Required task: Copy these lines exactly and nothing else: from the line holding "const rind = new" to the line holding "bpy.context.scene.collection.objects.link(empty)", both lines included.
= = = = = = =
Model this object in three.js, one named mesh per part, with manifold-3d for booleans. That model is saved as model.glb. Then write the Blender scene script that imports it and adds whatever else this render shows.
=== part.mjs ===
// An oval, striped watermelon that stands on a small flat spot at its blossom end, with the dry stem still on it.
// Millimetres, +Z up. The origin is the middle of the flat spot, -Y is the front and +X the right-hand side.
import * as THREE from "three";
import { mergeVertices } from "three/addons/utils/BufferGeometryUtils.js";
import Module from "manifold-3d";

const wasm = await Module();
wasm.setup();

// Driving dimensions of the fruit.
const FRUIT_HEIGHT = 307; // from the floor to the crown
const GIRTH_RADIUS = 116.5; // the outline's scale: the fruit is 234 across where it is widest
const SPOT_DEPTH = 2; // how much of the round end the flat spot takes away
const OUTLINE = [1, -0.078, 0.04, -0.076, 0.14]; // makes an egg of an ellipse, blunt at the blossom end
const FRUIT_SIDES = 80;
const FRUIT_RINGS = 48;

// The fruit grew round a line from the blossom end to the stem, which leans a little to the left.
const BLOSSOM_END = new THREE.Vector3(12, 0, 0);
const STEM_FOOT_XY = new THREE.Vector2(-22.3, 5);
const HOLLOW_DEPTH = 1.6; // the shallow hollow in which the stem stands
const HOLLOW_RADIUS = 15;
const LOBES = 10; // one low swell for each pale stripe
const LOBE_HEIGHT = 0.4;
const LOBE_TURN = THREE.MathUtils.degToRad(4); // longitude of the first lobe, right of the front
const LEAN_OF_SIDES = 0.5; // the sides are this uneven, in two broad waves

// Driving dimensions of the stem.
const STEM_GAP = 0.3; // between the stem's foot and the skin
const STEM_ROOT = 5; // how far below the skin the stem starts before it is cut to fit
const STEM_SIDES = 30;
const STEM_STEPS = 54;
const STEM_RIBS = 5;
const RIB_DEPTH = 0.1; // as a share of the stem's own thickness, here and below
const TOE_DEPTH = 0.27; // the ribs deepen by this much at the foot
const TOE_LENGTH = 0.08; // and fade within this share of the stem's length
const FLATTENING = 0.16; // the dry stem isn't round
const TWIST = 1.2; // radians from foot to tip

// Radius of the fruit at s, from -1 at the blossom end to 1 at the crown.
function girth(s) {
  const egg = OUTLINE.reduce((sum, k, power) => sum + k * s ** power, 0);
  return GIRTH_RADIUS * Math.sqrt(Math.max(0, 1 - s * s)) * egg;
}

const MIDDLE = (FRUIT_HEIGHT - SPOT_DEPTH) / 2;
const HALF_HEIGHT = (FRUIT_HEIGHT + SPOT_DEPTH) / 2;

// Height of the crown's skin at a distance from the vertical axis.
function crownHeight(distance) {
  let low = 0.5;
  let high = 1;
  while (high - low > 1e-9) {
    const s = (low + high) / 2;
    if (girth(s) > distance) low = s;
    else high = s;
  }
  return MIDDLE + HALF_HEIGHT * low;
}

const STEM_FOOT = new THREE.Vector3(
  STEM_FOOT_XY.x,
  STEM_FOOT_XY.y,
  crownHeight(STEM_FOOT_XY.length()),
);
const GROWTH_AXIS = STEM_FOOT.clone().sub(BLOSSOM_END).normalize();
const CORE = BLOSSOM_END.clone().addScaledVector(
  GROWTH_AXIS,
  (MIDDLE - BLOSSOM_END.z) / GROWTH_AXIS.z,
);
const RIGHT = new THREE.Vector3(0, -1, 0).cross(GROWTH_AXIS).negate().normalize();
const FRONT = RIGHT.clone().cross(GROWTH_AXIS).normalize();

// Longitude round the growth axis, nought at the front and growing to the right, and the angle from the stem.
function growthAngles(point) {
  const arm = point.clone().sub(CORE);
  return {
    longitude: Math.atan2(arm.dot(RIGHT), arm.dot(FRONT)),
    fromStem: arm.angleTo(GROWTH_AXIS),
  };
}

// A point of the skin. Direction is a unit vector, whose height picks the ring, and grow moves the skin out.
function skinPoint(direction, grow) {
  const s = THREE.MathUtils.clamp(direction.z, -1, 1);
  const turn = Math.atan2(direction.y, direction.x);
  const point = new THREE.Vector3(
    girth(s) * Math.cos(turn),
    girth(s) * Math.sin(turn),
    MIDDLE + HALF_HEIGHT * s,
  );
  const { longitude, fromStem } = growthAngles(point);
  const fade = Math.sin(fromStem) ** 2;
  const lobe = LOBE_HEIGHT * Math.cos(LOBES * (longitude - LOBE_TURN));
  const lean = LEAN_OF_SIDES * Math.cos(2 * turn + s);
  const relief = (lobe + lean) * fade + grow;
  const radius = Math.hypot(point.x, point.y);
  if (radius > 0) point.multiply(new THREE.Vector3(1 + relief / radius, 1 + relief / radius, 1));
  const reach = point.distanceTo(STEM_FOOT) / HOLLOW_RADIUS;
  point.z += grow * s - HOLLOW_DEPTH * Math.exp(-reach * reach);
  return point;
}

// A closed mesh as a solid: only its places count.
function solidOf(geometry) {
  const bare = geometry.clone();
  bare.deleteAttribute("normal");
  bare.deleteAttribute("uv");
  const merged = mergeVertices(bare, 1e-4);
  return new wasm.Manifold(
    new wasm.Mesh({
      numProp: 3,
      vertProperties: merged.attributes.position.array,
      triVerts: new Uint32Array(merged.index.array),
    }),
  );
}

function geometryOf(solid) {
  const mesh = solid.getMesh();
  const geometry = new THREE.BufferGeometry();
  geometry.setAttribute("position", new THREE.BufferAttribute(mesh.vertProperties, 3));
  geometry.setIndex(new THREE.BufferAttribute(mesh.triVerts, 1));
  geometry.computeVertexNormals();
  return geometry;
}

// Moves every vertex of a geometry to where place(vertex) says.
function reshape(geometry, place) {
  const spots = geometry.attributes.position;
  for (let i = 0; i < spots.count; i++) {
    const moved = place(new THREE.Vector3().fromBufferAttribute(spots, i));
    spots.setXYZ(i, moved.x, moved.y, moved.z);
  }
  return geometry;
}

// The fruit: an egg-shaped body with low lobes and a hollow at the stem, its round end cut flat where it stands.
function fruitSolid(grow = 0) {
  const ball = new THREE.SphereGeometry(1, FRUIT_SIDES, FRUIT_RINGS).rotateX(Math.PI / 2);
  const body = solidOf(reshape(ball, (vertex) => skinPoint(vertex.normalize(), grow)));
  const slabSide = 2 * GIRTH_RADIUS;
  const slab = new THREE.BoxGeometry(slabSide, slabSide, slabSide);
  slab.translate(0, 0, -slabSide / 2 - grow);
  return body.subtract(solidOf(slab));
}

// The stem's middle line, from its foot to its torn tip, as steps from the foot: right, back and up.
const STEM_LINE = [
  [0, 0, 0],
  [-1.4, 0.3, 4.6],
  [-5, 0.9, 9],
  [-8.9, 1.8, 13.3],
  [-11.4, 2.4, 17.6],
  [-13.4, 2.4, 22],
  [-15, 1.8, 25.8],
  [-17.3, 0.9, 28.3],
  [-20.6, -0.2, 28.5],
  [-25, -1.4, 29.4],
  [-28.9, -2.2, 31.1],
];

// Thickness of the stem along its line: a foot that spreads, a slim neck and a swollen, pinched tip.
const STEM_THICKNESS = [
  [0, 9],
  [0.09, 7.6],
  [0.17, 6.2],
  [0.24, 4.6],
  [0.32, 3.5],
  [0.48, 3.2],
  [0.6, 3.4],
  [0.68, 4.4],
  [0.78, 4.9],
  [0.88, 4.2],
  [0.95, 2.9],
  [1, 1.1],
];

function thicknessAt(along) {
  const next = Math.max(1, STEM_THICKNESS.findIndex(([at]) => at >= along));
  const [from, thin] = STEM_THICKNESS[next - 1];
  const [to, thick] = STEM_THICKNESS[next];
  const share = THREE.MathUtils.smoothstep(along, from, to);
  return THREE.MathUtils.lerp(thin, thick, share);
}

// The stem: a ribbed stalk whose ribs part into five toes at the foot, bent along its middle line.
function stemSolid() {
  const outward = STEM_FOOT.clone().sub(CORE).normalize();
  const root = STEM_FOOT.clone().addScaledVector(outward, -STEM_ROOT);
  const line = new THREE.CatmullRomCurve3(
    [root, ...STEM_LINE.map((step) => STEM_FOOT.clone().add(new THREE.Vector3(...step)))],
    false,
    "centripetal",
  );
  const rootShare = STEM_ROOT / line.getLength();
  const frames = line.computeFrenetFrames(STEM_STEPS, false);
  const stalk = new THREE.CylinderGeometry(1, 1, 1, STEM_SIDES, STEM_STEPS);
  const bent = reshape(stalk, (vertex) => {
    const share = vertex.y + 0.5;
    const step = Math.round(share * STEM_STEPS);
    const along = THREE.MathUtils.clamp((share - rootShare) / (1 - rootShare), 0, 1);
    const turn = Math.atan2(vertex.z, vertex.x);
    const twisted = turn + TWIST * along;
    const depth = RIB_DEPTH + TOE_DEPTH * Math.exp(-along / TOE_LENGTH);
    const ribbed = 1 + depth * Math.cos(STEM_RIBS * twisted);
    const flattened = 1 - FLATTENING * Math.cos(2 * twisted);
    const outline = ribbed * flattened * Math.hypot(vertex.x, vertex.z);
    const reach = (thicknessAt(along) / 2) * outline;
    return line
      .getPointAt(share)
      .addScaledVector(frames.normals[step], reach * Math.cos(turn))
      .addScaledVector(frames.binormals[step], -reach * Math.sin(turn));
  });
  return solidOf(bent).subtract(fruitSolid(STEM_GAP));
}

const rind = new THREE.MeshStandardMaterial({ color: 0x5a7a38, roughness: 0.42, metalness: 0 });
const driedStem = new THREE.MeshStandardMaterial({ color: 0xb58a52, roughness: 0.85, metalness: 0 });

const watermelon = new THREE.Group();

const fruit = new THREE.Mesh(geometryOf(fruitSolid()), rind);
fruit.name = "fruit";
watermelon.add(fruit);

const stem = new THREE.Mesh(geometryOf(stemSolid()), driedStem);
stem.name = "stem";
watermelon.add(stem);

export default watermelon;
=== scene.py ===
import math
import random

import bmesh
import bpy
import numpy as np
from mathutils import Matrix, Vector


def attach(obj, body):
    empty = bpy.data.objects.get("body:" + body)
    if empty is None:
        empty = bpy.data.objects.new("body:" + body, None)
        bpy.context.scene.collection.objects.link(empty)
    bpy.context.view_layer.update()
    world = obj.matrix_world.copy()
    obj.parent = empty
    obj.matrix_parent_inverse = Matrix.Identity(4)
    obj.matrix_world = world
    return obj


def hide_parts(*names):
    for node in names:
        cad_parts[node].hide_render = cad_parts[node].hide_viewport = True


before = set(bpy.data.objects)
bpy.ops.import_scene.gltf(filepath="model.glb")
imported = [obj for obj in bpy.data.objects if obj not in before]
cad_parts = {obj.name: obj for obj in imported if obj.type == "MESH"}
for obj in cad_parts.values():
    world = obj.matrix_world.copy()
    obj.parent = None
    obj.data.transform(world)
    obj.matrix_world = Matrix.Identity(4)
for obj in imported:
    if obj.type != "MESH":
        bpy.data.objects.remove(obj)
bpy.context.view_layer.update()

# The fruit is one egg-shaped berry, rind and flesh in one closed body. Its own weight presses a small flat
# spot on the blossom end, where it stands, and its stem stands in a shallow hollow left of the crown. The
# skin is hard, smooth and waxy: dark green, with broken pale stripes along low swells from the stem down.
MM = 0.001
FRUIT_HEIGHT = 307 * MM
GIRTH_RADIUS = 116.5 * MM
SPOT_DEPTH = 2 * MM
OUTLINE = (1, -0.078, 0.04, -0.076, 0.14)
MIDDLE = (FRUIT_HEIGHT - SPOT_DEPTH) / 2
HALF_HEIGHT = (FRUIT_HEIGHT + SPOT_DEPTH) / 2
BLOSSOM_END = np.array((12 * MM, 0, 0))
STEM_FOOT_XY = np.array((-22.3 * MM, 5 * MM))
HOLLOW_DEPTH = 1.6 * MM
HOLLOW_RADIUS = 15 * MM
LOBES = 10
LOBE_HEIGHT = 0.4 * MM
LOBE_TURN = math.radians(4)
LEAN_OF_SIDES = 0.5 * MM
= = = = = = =
Response to this exercise:
const rind = new THREE.MeshStandardMaterial({ color: 0x5a7a38, roughness: 0.42, metalness: 0 });
const driedStem = new THREE.MeshStandardMaterial({ color: 0xb58a52, roughness: 0.85, metalness: 0 });

const watermelon = new THREE.Group();

const fruit = new THREE.Mesh(geometryOf(fruitSolid()), rind);
fruit.name = "fruit";
watermelon.add(fruit);

const stem = new THREE.Mesh(geometryOf(stemSolid()), driedStem);
stem.name = "stem";
watermelon.add(stem);

export default watermelon;
=== scene.py ===
import math
import random

import bmesh
import bpy
import numpy as np
from mathutils import Matrix, Vector


def attach(obj, body):
    empty = bpy.data.objects.get("body:" + body)
    if empty is None:
        empty = bpy.data.objects.new("body:" + body, None)
        bpy.context.scene.collection.objects.link(empty)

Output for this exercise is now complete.